Is it possible to use a VoIP solution? If yes, what are the additional components required to set up the technology in the organization?

Gautam Ashtekar
Kores (India) Ltd.

Dear Gautam Ashtekar,

Thank you for writing to us.

It is encouraging to see that you wish to use VoIP technology to communicate between your company locations.

Companies who use VoIP technology for communication between locations typically use leased line connectivity. In such a case, deploying a VoIP solution is simple and very cost-effective.

Since you prefer to use PSTN we suppose you do not exchange very high volume traffic between locations. In that case you must look at the ROI for using a leased line.

Even if the use of leased lines do not seem cost-effective today, you can build the infrastructure keeping tomorrow's needs in mind.

We wish you all the best for your project.

Cost of VSAT

Refer to the article 'Connectivity: The VSAT way' in the June 2002 issue of Network Magazine. The article says that the cost of VSAT services has dropped dramatically in recent months.

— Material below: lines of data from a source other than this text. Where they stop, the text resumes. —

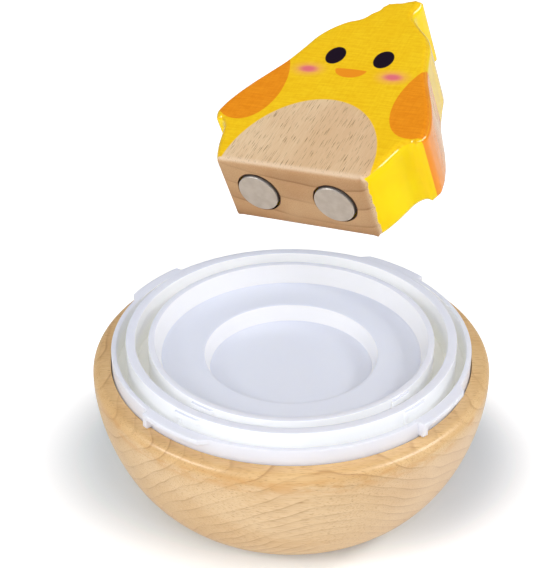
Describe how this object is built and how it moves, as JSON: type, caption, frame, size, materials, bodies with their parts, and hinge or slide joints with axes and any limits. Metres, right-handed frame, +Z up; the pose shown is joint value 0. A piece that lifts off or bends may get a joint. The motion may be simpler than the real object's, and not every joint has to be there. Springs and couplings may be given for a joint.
{
  "type": "stacking toy",
  "caption": "Turned wooden bowl with a white tray of concentric ring walls and a round magnetic recess, and a shaped wooden chick that stands in it, held above.",
  "frame": {"origin": "centre of the bowl's flat foot", "axes": "+Z up out of the tray, the viewer on the -Y side, +X to the viewer's right"},
  "size_m": [0.1216, 0.1298, 0.1656],
  "materials": {
    "beech": "pale beech, finely sanded, clear satin lacquer",
    "white_plastic": "moulded white plastic, satin gloss",
    "nickel_plate": "nickel plate over a magnet",
    "cover_plastic": "moulded white plastic, fine matt",
    "zinc_steel": "zinc-plated steel",
    "painted_beech": "beech block: printed front, glossy yellow paint on the sides, bare at the belly and foot",
    "disc_steel": "turned steel, satin, with fine scratches"
  },
  "bodies": {
    "base": {"wood_bowl": "beech", "ring_tray": "white_plastic", "base_magnet_left": "nickel_plate", "base_magnet_right": "nickel_plate", "magnet_cover": "cover_plastic", "cover_screw_a": "zinc_steel", "cover_screw_b": "zinc_steel", "tray_screw_a": "zinc_steel", "tray_screw_b": "zinc_steel", "tray_screw_c": "zinc_steel", "tray_screw_d": "zinc_steel"},
    "chick": {"chick_body": "painted_beech", "chick_disc_left": "disc_steel", "chick_disc_right": "disc_steel"}
  },
  "joints": [
    {"name": "chick_swing", "type": "hinge", "parent": "base", "child": "chick", "pos_m": [0.04829, -0.00105, 0.11019], "axis": [-0.5685, 0.6775, 0.4667], "range_deg": [-82.76, 0]}
  ]
}
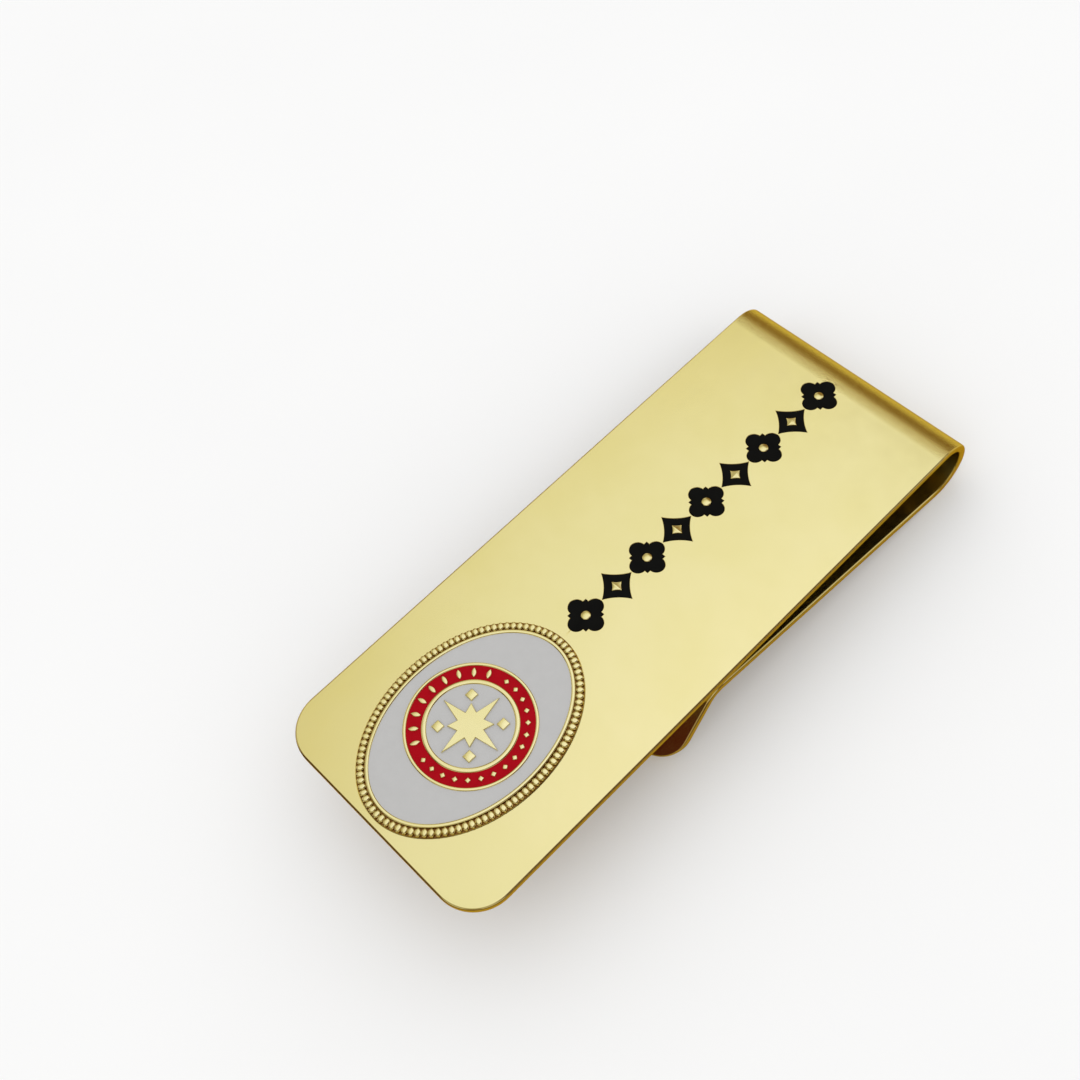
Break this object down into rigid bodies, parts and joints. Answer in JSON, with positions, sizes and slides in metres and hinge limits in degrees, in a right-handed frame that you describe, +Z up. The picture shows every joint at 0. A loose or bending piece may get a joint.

Can you provide an explanation why the costs have been driven down?

Larry Cosgrove

Dear Larry,

Thank you for writing to us. We are glad that you found the article interesting.

The cost of VSAT services in India has dropped for a number of reasons.

There is increased competition from leased line providers and DSL providers like Telcos and ISPs. These companies provide bandwidth at lesser costs, forcing VSAT providers to rethink their pricing strategies.

These companies are penetrating the rural and remote location markets very fast in search of new opportunity, and to comply with the government's goal of linking new ground and achieve development.

With the introduction of K-Band VSAT a couple of years ago, there is more scope for VSAT service providers to provide more bandwidth in a small spectrum. This helps keep the VSAT service provider's costs low. The service providers can pass on this benefit to the customer.


I am a regular reader of Network Magazine and I have received a number of benefits from the information provided by your magazine. Keep up the good work.

Is it possible to feature the LAN architecture of Hindustan Lever Limited in your publication? I hope that in future you plan to publish an article on this topic.

Sumeet Sinha
New Delhi

Dear Sumeet Sinha,

We are glad that you find Network Magazine useful and informative. We have plans to feature many new organizations in the magazine and Hindustan Lever Limited is certainly one of them. However, we cannot give you a definite issue month right away. As soon as we're ready to feature the company we'll let you know in advance with a mail.